Thursday, July 03, 2008

Arthur Phillips on the British Museum

Just read - or skimmed, actually - Arthur Phillips' The Egyptologist. (You may recall that his debut novel, Prague, got quite a lot of publicity.) It opened fine, but one of the novel's main narrators got to be quite a bore (as several of the other character correctly complain). His delusional, self-centered world is appropriate enough - required, actually, for the novel's story logic to work - but even Nabokov (Phillips' model here) couldn't do much to retain one's interest in such characters. They're shrill, I find, and largely unsympathetic. (Not that Nabokov would've cared a Christly fig for a reader's sympathy, which would explain why Nabokov is (I suspect) more admired than read, Lolita notwithstanding.) Although the final ironic turns of The Egyptologist cast everything that has gone before in a tragic and moving light, the fact that it's obvious from very early on that one of the main characters is masquerading under a false identity (and I'm not good at deducing such things) rather undermines the impact.
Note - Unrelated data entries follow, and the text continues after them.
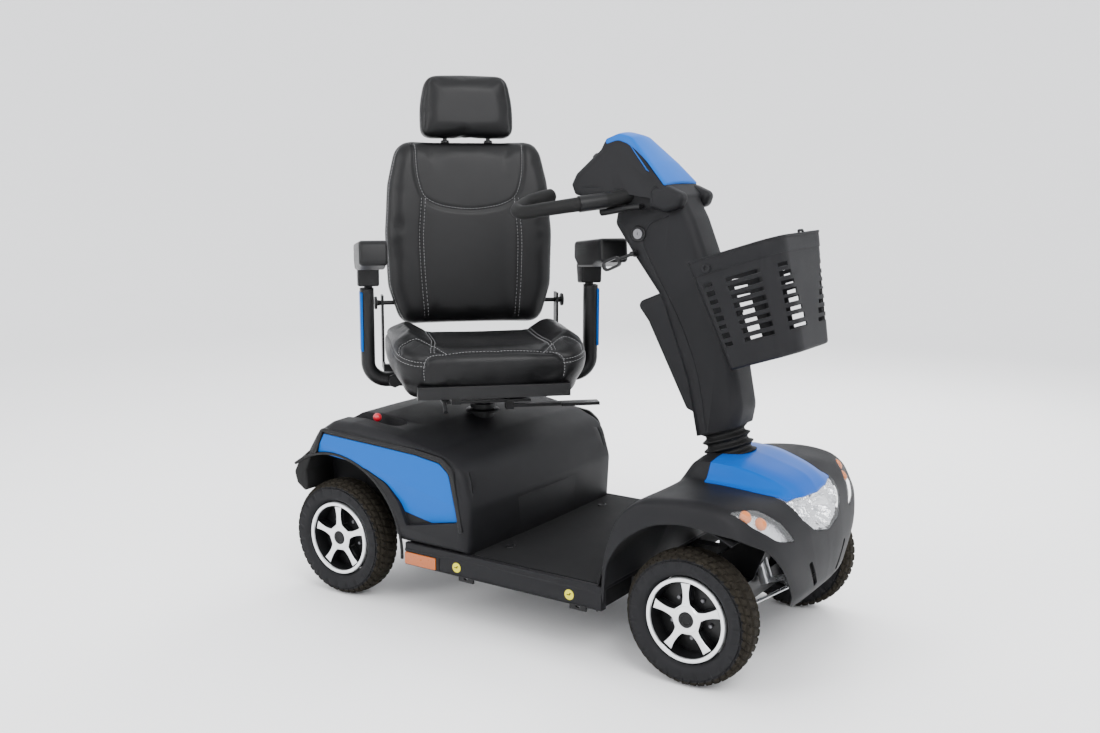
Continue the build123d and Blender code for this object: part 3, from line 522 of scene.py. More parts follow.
def block_height(across, around):
    """1 on top of a tread block, 0 in the grooves round it."""
    row = math.floor(across)
    stagger = 0.5 * (row % 2)
    u = across - row
    v = (around + stagger + 0.12 * math.sin(2 * math.pi * u)) % 1.0
    edge = min(min(u, 1 - u), min(v, 1 - v) * 1.15)
    return clamp((edge - GROOVE / 2) / 0.09)


def tyre_profile():
    """Half-width x and radius of the carcass, bead to bead, with the tread share of each point."""
    points = []
    for k in range(PROFILE_STEPS + 1):
        share = -1 + 2 * k / PROFILE_STEPS
        angle = share * math.radians(152)
        x = TYRE_HALF * math.copysign(abs(math.sin(angle)) ** 0.8, angle)
        rise = math.copysign(abs(math.cos(angle)) ** 0.62, math.cos(angle))
        r = CARCASS_R + (TYRE_R - CARCASS_R) * rise
        points.append((x, r, share))
    return points


def tyre():
    """One tyre, with its tread in a dusty shade; +Z is its axle."""
    turns = TREAD_BLOCKS * TREAD_STEPS
    rings = []
    profile = tyre_profile()
    for i in range(turns):
        angle = 2 * math.pi * i / turns
        around = i / TREAD_STEPS
        ring = []
        for x, r, share in profile:
            across = (share / TREAD_SHARE * 0.5 + 0.5) * TREAD_ROWS
            low = 0.0
            if 0 <= across < TREAD_ROWS:
                low = TREAD_DEPTH * (1 - block_height(across, around))
            elif abs(share) < 0.62:
                lug = min((around * 0.5) % 1.0, 1 - (around * 0.5) % 1.0)
                low = LUG_DEPTH * (1 - clamp((lug - 0.1) / 0.06))
            depth = Vector((-x * 0.35, r - CARCASS_R)).normalized() * low
            rr, xx = r - depth.y, x + depth.x
            ring.append((rr * math.cos(angle), rr * math.sin(angle), xx))
        rings.append(ring)
    count = len(profile)
    points = [p for ring in rings for p in ring]
    faces = []
    for i in range(turns):
        j = (i + 1) % turns
        for k in range(count):
            m = (k + 1) % count
            faces.append((i * count + k, i * count + m, j * count + m, j * count + k))
    made = new_object("tyre", points, faces)
    paint(made, TYRE)
    paint(made, TREAD)
    for face in made.data.polygons:
        c = face.center / MM
        face.material_index = int(math.hypot(c.x, c.y) > 136 and abs(c.z) < 38)
    return made


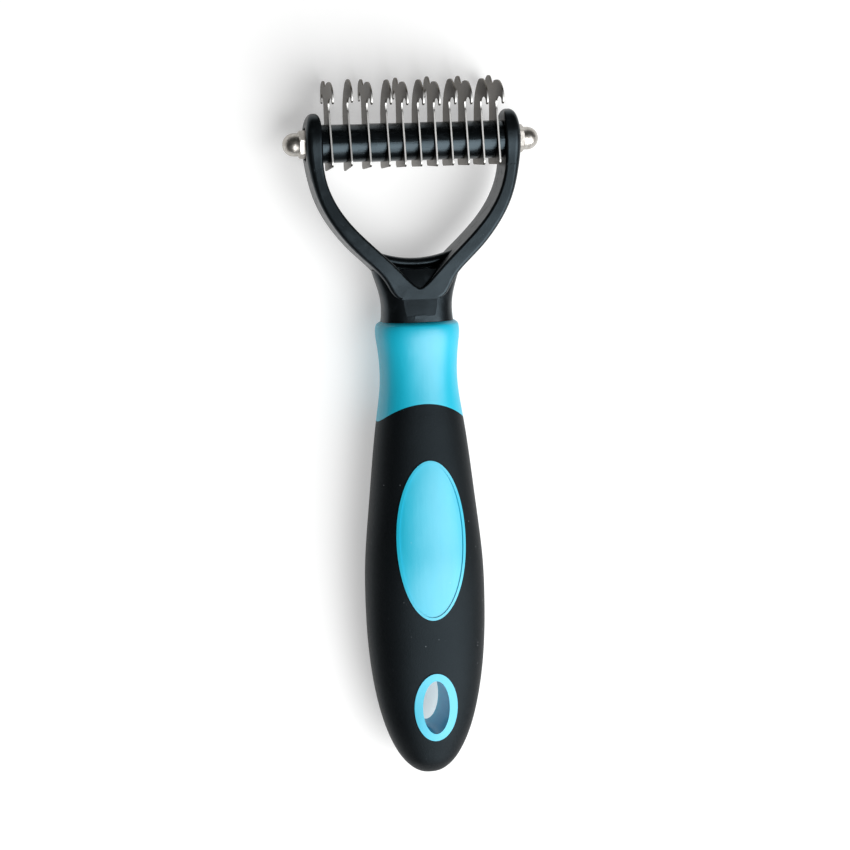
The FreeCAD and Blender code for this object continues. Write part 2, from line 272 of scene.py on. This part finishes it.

But I took great delight in the mini-essay Phillips wrote for the "reader's guide" that appears at the back of the paperback edition of my copy of The Egyptologist, in which he praises the invaluable assistance he got from an expert at the British Museum, courtesy of the internet, answering questions that were often arcane:

If you should decide to write a novel about a topic you know almost nothing about, a scholarly discipline requiring years to master, if you feel compelled to set the story in a land you've scarcely visited, during an era you can only dimly conjure from childhood reading and yellowed clippings, if you have followed your hyperactive and petulant imagination down a rabbit hole and there gazed at glowing, magical projections of inverted pyramids and pith-helmeted lunatics and pharaohs with unconventional appetites, but found little by way of actual knowledge, rest easy, because at the British Museum you will make a new friend: an expert who not only knows everything, but who is required -- yes, required -- to answer all your e-questions, no matter how many, how foolish, how wrong-headed, fantastic, or just downright dirty.